Thursday, February 23, 2012

LOST IN ROME

GETTING LOST IN ROME

I’m continuing a thread of one of my blogger friends.  He asked the question:  WHAT WAS THE WORST THING THAT EVER HAPPENED TO YOU WHILE TRAVELING?

Some responses related very drastic, dangerous experiences such as being robbed, threatened with bodily harm, and kidnapped(?). (Never did get the full story on that one, though I don’t doubt it’s a hazard for young women in particular.)

Yikes!!! Some people really suffered for their love of travel.

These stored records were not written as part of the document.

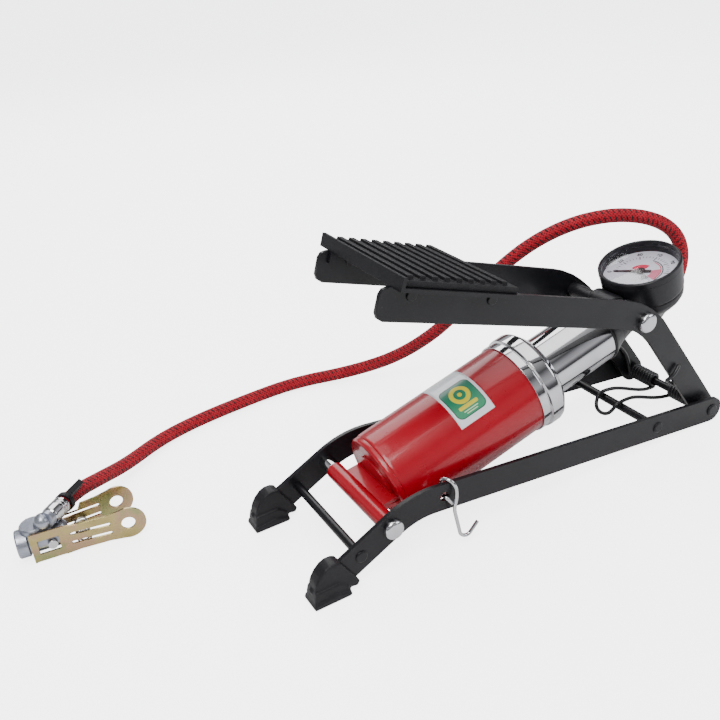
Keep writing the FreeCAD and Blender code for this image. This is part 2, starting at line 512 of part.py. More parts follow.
END = hose_pts[-1]
parts["hose_ferrule"] = revolve([(3.2, 0.05), (5.2, 0.05), (5.3, 2.0), (4.9, 3.0), (5.3, 4.0), (4.9, 5.0), (5.3, 6.0), (5.1, 12.0), (4.2, 13.0), (3.2, 13.0)],
                                END, FERR_DIR, EZ)
bodyc = revolve([(4.3, -2.0), (7.4, -2.0), (8.1, -1.2), (8.1, 3.9), (7.0, 4.6), (7.0, 24.0), (5.4, 25.4), (4.6, 26.0), (0.0, 26.0), (0.0, 14.0), (4.3, 14.0)],
                chp(0, 0, 9.6), E1, EZ)
tower = revolve([(0, 9.6), (6.4, 9.6), (6.4, 16.6), (7.3, 17.4), (7.3, 19.6), (6.7, 20.4), (0, 20.4)],
                chp(8.6, 0, 0), EZ, E1)
tower = tower.cut(cyl(chp(-5, 0, 9.6), E1, 4.3, 19.0))
barb = cyl(END + FERR_DIR * 15.5, FERR_DIR * -1.0, 3.15, 15.0)
barb2 = cyl(END + FERR_DIR * 16.2, FERR_DIR * -1.0, 4.7, 3.1)
elbow = fuse(cyl(chp(13.5, -2.5, 9.6), EZ, 4.3, 13.0), Part.makeSphere(4.7, chp(14.4, -3.2, 22.0)))
bodyc = fuse(bodyc, tower, elbow).cut(cyl(END, FERR_DIR, 5.6, 13.08))
bodyc = fuse(bodyc, barb2, barb)
bodyc = bodyc.cut(cyl(chp(-5, 0, 9.6), E1, 4.3, 19.0)).cut(cyl(chp(13, 0, 9.6), E1, 1.2, 6.0))
parts["chuck_body"] = bodyc
parts["chuck_seal"] = revolve([(2.4, 5.0), (4.25, 5.0), (4.25, 9.5), (2.4, 9.5)], chp(0, 0, 9.6), E1, EZ)
parts["chuck_depressor"] = fuse(cyl(chp(9.6, 0, 9.6), E1, 4.2, 1.2), cyl(chp(7.2, 0, 9.6), E1, 0.9, 2.5))


def clip(side):
    """Pressed jaw plate: plan shape cut with the side profile."""
    s = side
    tc = 57.6 if s < 0 else 54.6                  # middle of the finger hole
    plan = [(5.2, 7.9), (6.2, 7.6), (20.0, 7.6), (tc, 11.4), (tc + 11.0, 12.0), (tc + 11.0, 13.2), (tc, 12.6), (20.0, 8.8),
            (6.6, 8.8), (5.8, 9.3), (5.2, 9.0)]
    pts = [chp(t, s * y, 0.4) for t, y in plan]
    a = Part.Face(Part.makePolygon(pts + [pts[0]])).extrude(V(0, 0, 20.2))
    prof = [(2.0, 0.4), (24.0, 0.4), (30.0, 1.2), (tc - 11.0, 1.6), (tc - 5.0, 1.0), (tc, 0.6)]
    top = [(tc, 20.0), (tc - 5.0, 19.2), (tc - 11.0, 18.2), (30.0, 17.8), (24.0, 18.6), (2.0, 18.6)]
    pp = [chp(t, -30, z) for t, z in prof + top]
    b = Part.Face(Part.makePolygon(pp + [pp[0]])).extrude(E2 * 60)
    disc = cyl(chp(tc, -30, 10.3), E2, 9.8, 60)
    c = a.common(fuse(b, disc))
    hole = cyl(chp(tc, -30, 10.3), E2, 3.8, 60)
    c = c.cut(hole)
    t0, t1 = tc - 30.4, tc - 10.4
    for z in (6.8, 12.6):
        slot = fuse(cyl(chp(t0, -30, z), E2, 0.9, 60), cyl(chp(t1, -30, z), E2, 0.9, 60),
                    Part.Face(Part.makePolygon([chp(t0, -30, z - 0.9), chp(t1, -30, z - 0.9), chp(t1, -30, z + 0.9),
                                                chp(t0, -30, z + 0.9), chp(t0, -30, z - 0.9)])).extrude(E2 * 60))
        c = c.cut(slot)
    win = [chp(8.9, -30, 5.0), chp(20.3, -30, 5.0), chp(20.3, -30, 13.6), chp(8.9, -30, 13.6)]
    c = c.cut(Part.Face(Part.makePolygon(win + [win[0]])).extrude(E2 * 60))
    # rolled bead that the plate rocks on
    c = fuse(c, cyl(chp(22.8, s * 8.2, 0.4), EZ, 1.1, 13.5 if s > 0 else 18.1))
    if side > 0:
        # room for the hose fitting to pass over the far plate
        note = [chp(13.5, -30, 20.0), chp(16.5, -30, 14.0), chp(33.0, -30, 14.0), chp(36.0, -30, 20.0)]
        c = c.cut(Part.Face(Part.makePolygon(note + [note[0]])).extrude(E2 * 60))
    return c


parts["clip_plate_near"] = clip(-1)
parts["clip_plate_far"] = clip(1)
parts["chuck_cross_stud_near"] = cyl(chp(16.6, -7.02, 9.3), E2 * -1.0, 2.7, 2.6)
parts["chuck_cross_stud_far"] = cyl(chp(16.6, 7.02, 9.3), E2, 2.7, 2.6)
sp = cyl(chp(33.0, -8.35, 6.4), E2, 4.2, 16.7).cut(cyl(chp(33.0, -9.8, 6.4), E2, 3.2, 20.0))
parts["clip_spring"] = sp

# loop tag on the hose by the ferrule, holding the needle adapters
tagc = END - FERR_DIR * 3.0
band = revolve([(4.45, -1.6), (5.6, -1.6), (5.6, 1.6), (4.45, 1.6)], tagc, FERR_DIR, EZ)
side_dir = FERR_DIR.cross(EZ)
side_dir.normalize()
tab = Part.makeBox(11.0, 3.4, 6.4)
tab.translate(V(-9.4, -1.7, 5.2))
tab.Placement = place(tagc, EZ * 0.8 + side_dir * -0.6, FERR_DIR).multiply(tab.Placement)
parts["hose_tag"] = fuse(band, tab)

# ------------------------------------------------------------------ output
for name in sorted(parts):
    shape = parts[name].copy()
    shape.translate(V(SHIFT_X, 0, 0))
    if not shape.isValid():
        print("NOT VALID", name)
    n = len(shape.Solids)
    shape.exportStep("parts/%s.step" % name)
    bb = shape.optimalBoundingBox(False, False) if hasattr(shape, "optimalBoundingBox") else shape.BoundBox
    print("%-24s solids %d vol %9.1f  x %7.1f %7.1f  y %7.1f %7.1f  z %6.1f %6.1f" % (
        name, n, shape.Volume, bb.XMin, bb.XMax, bb.YMin, bb.YMax, bb.ZMin, bb.ZMax))
print("nodes", len(parts))
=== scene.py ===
import bpy, bmesh, math, json
import numpy as np
from mathutils import Matrix, Vector


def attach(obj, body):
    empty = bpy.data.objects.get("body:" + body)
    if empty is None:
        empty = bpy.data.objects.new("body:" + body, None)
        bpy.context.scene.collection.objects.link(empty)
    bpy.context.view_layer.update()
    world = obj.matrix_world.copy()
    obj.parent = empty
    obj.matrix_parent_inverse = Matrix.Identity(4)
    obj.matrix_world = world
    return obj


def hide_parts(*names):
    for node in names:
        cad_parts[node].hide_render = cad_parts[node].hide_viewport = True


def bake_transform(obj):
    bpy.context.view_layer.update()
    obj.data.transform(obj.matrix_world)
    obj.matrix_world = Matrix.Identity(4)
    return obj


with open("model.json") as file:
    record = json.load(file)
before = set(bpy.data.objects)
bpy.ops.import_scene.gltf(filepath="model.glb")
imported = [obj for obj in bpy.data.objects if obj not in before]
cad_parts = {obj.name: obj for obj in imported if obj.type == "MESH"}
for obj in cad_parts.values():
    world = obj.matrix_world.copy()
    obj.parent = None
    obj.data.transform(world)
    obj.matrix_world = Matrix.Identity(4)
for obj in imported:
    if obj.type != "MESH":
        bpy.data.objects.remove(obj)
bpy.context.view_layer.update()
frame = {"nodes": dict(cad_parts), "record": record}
NODES = frame["nodes"]
MM = 0.001

# ------------------------------------------------------------------ camera
cam_data = bpy.data.cameras.new("camera")
cam_data.sensor_width = 36.0
cam_data.lens = 43.245
cam_data.clip_start = 0.01
cam_data.clip_end = 20.0
cam = bpy.data.objects.new("camera", cam_data)
bpy.context.scene.collection.objects.link(cam)
right = Vector((0.865632, -0.493180, -0.086339))
up = Vector((0.299530, 0.371921, 0.878611))
fwd = Vector((0.401202, 0.786415, -0.469668))
cam.matrix_world = Matrix((
    (right.x, up.x, -fwd.x, -0.25885),
    (right.y, up.y, -fwd.y, -0.34093),
    (right.z, up.z, -fwd.z, 0.30641),
    (0, 0, 0, 1)))
bpy.context.scene.camera = cam

# ------------------------------------------------------- layout directions
SX = -3.4
PITCH = math.radians(15.24)
DX = Vector((math.cos(PITCH), 0, math.sin(PITCH)))
DN = Vector((-math.sin(PITCH), 0, math.cos(PITCH)))
DY = Vector((0, 1, 0))


def onax(s, h=0.0, y=0.0):
    """Point (metres) at s mm along the barrel axis, h above it, y sideways."""
    return (Vector((-92.1 + SX, 0, 22.4)) + DX * s + DN * h + DY * y) * MM


CO, E1, E2 = Vector((-256.5 + SX, 88.4, 0)), Vector((0.9938, -0.1115, 0)), Vector((0.1115, 0.9938, 0))


def chp(t, y, z):
    return (CO + E1 * t + E2 * y + Vector((0, 0, z))) * MM


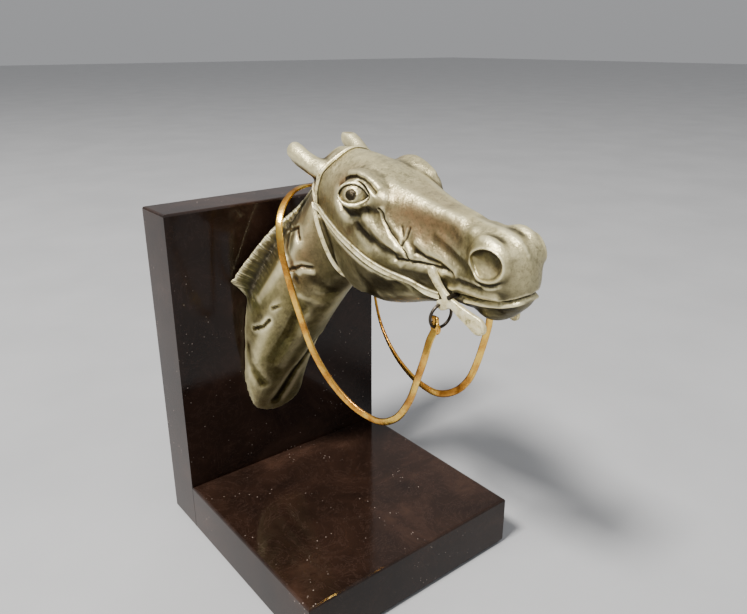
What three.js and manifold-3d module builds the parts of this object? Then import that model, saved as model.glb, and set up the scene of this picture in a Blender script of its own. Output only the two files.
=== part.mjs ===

My experience pales in comparison, but here I go...
When I was in Rome with my husband, he left me in the car (we were double parked) while searching for a hotel.  (There was a long line of us double parked from the beginning to the end of that street!  A common sight in Rome, by the way.  Hey, when in Rome…right?)  At the end of that street was the great and amazing Colosseum, lit up in the darkness of the evening.  However, I had trouble enjoying the view.

After 5 minutes, I saw a police officer writing tickets for cars that were double-parked.  I waited anxiously for my husband to return before the police officer got to our car.  Closer and closer, he moved up the street with his pad and pen, writing vigorously.  However, he took longer than I expected to reach me.

Well, after over an hour had passed, I got really worried.  Where was my husband?  Did something bad happen to him?  And when I wasn’t afraid, I was thinking, “Grrrr....if he cared about me, he wouldn’t leave me this long!”—conveniently ignoring the fact that my husband was Greek.  (Weak ironic smile...)  ;0)

Finally, I saw the police officer approaching our car!  I squeezed myself from the back seat to the front in a teeny, tiny European car, sweating with anxiety (and the strain of maneuvering myself over the stick shift to the steering wheel. 

I rammed the car into gear and took off, slowly, hoping that I could find another space on that street.  No luck.  Then I thought I'd just go around the block and see what my chances were...however, I kept running into "Sensa Unico” one-way streets and "No Turns" signs. 

Very quickly, I got lost.  I drove around for what seemed like an hour, trying to keep within sight of the Colosseum, so I wouldn't be too far away.  However, the streets in Rome are often like, well, if you took a handful of spaghetti and threw it on the table, that is kind of representative.  I drove through the streets, weaving, turning, going slowly, looking for ways back, with Italians honking their irritation at me.

As I drove, thoughts of "what if" plagued me.  What if my husband came back to the place we parked and found me gone?  What would he do?  Would he be upset?  Would he leave to look for me?  Then how would I find him.  And what if I couldn't find my way back?  What would I do?  Where would I go?  I was frantic!

I started to envision myself being stranded in Italy, probably going to someone police officer screaming “Aiuto!” for help.  Then what?  Go to the police station?  And do what?  He had all the money with him.  The thought of being alone, separated like that in a foreign country, scared the heck out of me.

Eventually, I pulled the car over, parked, and began to cry.  I told myself, “Pull it together!”  Through my tears, I looked at a map from the glove compartment and tried to find streets I had made a mental note of.  More spaghetti!  But I tried to memorize some main streets.  Then I prayed.  I calmed down and started the search once more.

This time I followed my instincts instead of the traffic signs.  I must have broken 20 traffic laws working my way back to the street I had left.  My saving grace was that, although I didn't remember the name of the street, I remembered seeing a "Hoover" store on that street.  So I looked everywhere for a Hoover store.

There I was, between a crossroads and the Colosseum, wondering which road to take; what seemed familiar?  I recognized one street name; and then I went with my gut by crossing 3 streets illegally with Italians shouting obscenities at me.  But I didn't care--I was in survival mode!

Suddenly I saw it!  The "HOOVER" store!

I went up that Sensa Unico street, trying to smile back at faces giving me dirty looks.   Just as I pulled up, I saw my husband walking toward the car.  He hadn't even missed me; he had just arrived from his search, with no idea what I just went through.  So, I surprised him by breaking down in hysterical tears, choking out an explanation of what just happened to me.


I was surprised at myself!  After my many travels and adventures, I was struck with some very primitive emotions.  Fear, abandonment, isolation, loss, desperation…

I felt so stupid that I had not prepared myself for this possibility.  I vowed in future to agree with my companion(s) on a meeting place before separating, in case something like this ever happened again!